━━ Given material
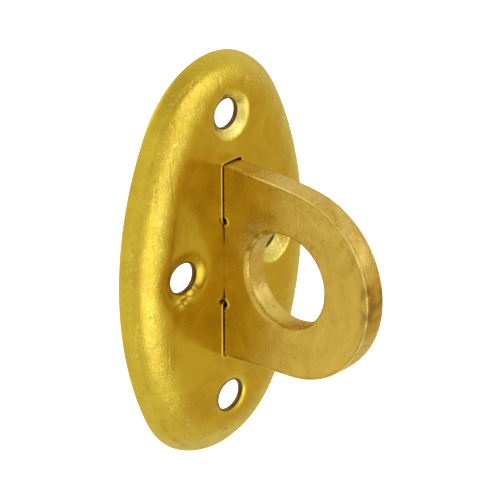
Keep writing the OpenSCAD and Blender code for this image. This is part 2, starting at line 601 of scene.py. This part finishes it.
# ---------------------------------------------------------------- eye plate: shape

class Path:
    """An outline drawn from point to point in one plane."""

    def __init__(self, start, step):
        self.points, self.step = [np.array(start, float)], step

    def line(self, *to):
        here, to = self.points[-1], np.array(to)
        count = max(1, round(math.dist(here, to) / self.step))
        self.points += [here + (to - here) * (i / count) for i in range(1, count + 1)]

    def arc(self, cu, cv, r, start, turn, step):
        count = max(4, round(abs(math.radians(turn)) * r / step))
        for i in range(1, count + 1):
            a = math.radians(start + turn * i / count)
            self.points.append(np.array([cu + r * math.cos(a), cv + r * math.sin(a)]))

    def bow(self, via, to):
        """A curve with one control point."""
        here, via, to = self.points[-1], np.array(via), np.array(to)
        count = round(math.dist(here, to) / self.step)
        for i in range(1, count + 1):
            t = i / count
            self.points.append((1 - t) ** 2 * here + 2 * t * (1 - t) * via + t * t * to)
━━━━
What the task asks:
Using the data above, output each line exactly.

The response:
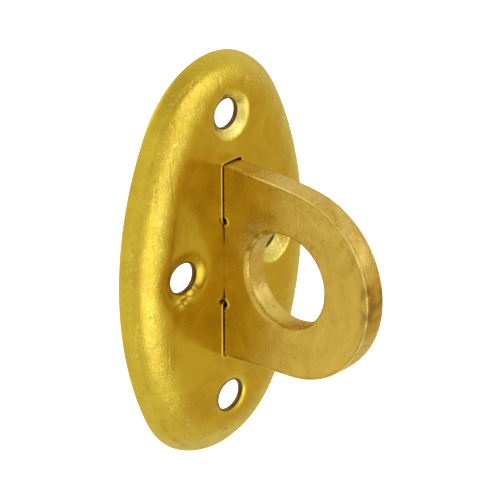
Keep writing the OpenSCAD and Blender code for this image. This is part 2, starting at line 601 of scene.py. This part finishes it.
# ---------------------------------------------------------------- eye plate: shape

class Path:
    """An outline drawn from point to point in one plane."""

    def __init__(self, start, step):
        self.points, self.step = [np.array(start, float)], step

    def line(self, *to):
        here, to = self.points[-1], np.array(to)
        count = max(1, round(math.dist(here, to) / self.step))
        self.points += [here + (to - here) * (i / count) for i in range(1, count + 1)]

    def arc(self, cu, cv, r, start, turn, step):
        count = max(4, round(abs(math.radians(turn)) * r / step))
        for i in range(1, count + 1):
            a = math.radians(start + turn * i / count)
            self.points.append(np.array([cu + r * math.cos(a), cv + r * math.sin(a)]))

    def bow(self, via, to):
        """A curve with one control point."""
        here, via, to = self.points[-1], np.array(via), np.array(to)
        count = round(math.dist(here, to) / self.step)
        for i in range(1, count + 1):
            t = i / count
            self.points.append((1 - t) ** 2 * here + 2 * t * (1 - t) * via + t * t * to)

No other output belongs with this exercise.